Repeat the listing below word for word, stopping after the line that contains "# pale outside".

DATA SEGMENT:
· · · ·
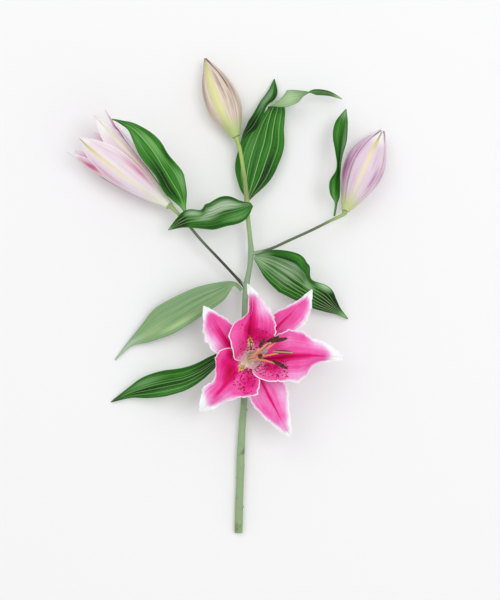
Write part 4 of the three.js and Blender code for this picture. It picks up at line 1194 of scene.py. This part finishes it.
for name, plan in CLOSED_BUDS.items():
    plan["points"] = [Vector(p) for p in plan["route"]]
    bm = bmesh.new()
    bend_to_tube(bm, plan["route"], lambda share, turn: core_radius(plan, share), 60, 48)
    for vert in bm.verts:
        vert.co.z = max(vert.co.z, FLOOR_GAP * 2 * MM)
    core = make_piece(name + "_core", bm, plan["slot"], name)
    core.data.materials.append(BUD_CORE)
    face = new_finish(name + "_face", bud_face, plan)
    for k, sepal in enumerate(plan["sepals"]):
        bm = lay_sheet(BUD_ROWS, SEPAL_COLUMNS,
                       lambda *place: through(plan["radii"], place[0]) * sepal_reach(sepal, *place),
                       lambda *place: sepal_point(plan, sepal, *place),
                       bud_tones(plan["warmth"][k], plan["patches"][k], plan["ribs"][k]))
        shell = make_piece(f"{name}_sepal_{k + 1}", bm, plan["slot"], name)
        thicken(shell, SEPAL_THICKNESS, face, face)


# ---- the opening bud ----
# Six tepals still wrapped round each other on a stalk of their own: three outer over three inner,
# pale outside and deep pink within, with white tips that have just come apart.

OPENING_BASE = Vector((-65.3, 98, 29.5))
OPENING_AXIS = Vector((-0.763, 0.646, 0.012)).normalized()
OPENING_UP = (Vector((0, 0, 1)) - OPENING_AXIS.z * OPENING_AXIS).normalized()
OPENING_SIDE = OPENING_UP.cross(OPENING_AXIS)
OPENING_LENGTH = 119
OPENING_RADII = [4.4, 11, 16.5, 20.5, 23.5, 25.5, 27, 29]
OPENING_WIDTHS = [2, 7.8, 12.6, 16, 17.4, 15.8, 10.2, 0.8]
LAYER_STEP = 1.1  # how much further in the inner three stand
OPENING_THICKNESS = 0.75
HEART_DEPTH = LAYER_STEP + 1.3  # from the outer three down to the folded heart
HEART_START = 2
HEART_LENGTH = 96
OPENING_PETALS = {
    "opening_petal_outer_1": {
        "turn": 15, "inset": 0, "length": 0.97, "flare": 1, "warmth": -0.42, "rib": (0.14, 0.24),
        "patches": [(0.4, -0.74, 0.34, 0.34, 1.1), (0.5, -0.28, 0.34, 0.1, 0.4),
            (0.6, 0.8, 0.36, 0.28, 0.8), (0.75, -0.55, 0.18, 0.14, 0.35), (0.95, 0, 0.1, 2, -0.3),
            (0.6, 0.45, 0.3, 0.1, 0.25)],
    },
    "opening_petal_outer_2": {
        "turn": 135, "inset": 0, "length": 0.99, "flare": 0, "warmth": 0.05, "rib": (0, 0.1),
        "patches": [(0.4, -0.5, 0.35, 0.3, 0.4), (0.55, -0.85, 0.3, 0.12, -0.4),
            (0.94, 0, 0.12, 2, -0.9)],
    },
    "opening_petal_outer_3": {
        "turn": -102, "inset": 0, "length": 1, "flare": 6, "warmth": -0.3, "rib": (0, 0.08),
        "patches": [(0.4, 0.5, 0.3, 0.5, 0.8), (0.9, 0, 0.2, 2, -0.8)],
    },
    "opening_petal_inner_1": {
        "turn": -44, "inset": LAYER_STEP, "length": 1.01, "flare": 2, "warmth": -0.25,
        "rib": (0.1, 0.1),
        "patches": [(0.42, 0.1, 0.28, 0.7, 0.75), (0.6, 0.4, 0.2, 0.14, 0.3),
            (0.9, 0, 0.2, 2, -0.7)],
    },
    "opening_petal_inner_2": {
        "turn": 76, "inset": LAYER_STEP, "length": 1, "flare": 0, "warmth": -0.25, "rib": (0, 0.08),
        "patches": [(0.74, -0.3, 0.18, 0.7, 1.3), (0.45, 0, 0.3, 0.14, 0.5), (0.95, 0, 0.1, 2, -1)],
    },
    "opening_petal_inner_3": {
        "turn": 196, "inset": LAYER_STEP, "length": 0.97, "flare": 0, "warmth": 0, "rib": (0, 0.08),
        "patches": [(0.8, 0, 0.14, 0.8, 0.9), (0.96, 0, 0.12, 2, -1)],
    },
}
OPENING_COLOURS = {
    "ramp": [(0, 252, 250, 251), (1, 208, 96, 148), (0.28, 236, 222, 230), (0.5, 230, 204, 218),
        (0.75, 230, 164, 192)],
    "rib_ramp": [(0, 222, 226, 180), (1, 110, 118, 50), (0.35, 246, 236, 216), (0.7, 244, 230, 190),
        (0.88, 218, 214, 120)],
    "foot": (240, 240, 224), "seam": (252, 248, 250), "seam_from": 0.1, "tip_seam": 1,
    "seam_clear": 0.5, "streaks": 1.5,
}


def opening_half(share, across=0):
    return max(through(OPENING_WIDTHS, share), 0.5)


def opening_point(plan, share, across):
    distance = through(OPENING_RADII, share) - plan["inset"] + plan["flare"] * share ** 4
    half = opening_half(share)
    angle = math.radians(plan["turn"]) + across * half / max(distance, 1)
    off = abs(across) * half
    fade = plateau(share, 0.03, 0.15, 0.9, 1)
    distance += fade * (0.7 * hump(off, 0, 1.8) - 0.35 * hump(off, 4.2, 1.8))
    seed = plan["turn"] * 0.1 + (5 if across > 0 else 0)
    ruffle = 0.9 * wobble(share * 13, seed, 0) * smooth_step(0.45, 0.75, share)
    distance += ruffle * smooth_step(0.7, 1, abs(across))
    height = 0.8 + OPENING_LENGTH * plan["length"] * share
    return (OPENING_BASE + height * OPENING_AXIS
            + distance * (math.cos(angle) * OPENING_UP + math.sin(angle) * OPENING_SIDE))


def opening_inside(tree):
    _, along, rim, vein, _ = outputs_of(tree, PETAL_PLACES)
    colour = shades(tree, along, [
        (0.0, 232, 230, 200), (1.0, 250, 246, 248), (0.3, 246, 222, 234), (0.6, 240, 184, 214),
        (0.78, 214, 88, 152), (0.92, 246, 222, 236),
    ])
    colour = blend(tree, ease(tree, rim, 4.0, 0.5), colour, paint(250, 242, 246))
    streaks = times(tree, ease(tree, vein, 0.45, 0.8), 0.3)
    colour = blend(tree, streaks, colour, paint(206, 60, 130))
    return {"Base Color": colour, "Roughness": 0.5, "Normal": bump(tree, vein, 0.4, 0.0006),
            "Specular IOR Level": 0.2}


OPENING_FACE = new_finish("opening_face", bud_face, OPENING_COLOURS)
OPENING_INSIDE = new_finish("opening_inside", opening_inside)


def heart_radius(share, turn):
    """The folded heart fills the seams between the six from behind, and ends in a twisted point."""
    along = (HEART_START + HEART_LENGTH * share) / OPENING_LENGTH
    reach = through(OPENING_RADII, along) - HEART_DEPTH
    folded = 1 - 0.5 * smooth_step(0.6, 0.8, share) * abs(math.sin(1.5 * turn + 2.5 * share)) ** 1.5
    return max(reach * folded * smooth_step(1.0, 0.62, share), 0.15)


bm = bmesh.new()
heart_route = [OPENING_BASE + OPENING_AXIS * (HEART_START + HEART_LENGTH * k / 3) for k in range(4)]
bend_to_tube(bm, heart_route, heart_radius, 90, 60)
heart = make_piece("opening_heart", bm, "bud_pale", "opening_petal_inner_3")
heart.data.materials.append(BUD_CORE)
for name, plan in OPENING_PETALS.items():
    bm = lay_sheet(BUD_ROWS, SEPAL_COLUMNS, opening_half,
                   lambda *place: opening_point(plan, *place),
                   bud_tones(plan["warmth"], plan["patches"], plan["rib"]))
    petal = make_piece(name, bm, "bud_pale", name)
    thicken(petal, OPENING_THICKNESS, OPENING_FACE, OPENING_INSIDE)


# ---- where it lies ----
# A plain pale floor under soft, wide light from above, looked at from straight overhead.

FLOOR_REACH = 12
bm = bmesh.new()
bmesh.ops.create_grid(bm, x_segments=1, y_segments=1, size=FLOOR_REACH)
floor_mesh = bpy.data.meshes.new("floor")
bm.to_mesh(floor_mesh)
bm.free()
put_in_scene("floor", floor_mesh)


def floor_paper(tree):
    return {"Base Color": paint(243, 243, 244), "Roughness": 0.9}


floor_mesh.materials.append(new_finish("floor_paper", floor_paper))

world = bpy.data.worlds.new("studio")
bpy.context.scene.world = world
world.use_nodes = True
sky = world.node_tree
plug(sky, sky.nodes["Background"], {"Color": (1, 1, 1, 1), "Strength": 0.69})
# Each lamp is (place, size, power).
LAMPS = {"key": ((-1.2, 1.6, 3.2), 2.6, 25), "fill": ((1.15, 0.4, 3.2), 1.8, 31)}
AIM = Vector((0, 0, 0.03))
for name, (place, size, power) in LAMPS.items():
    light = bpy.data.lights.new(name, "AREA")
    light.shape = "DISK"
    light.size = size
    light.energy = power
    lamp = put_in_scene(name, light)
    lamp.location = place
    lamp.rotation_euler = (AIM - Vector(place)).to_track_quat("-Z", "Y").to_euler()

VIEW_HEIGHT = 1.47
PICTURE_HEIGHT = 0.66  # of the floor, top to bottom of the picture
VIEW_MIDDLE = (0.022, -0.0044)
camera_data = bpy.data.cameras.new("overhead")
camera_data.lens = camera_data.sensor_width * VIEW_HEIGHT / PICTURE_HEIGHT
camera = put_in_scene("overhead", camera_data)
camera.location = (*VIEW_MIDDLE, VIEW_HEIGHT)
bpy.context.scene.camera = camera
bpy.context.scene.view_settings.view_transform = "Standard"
· · · ·
REPLY TO THE EXERCISE:
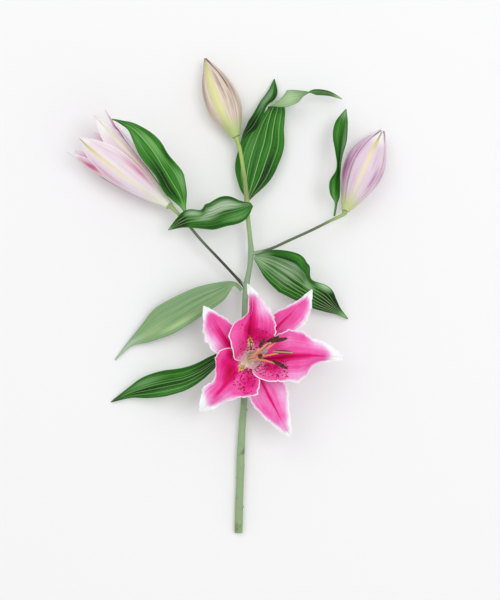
Write part 4 of the three.js and Blender code for this picture. It picks up at line 1194 of scene.py. This part finishes it.
for name, plan in CLOSED_BUDS.items():
    plan["points"] = [Vector(p) for p in plan["route"]]
    bm = bmesh.new()
    bend_to_tube(bm, plan["route"], lambda share, turn: core_radius(plan, share), 60, 48)
    for vert in bm.verts:
        vert.co.z = max(vert.co.z, FLOOR_GAP * 2 * MM)
    core = make_piece(name + "_core", bm, plan["slot"], name)
    core.data.materials.append(BUD_CORE)
    face = new_finish(name + "_face", bud_face, plan)
    for k, sepal in enumerate(plan["sepals"]):
        bm = lay_sheet(BUD_ROWS, SEPAL_COLUMNS,
                       lambda *place: through(plan["radii"], place[0]) * sepal_reach(sepal, *place),
                       lambda *place: sepal_point(plan, sepal, *place),
                       bud_tones(plan["warmth"][k], plan["patches"][k], plan["ribs"][k]))
        shell = make_piece(f"{name}_sepal_{k + 1}", bm, plan["slot"], name)
        thicken(shell, SEPAL_THICKNESS, face, face)


# ---- the opening bud ----
# Six tepals still wrapped round each other on a stalk of their own: three outer over three inner,
# pale outside and deep pink within, with white tips that have just come apart.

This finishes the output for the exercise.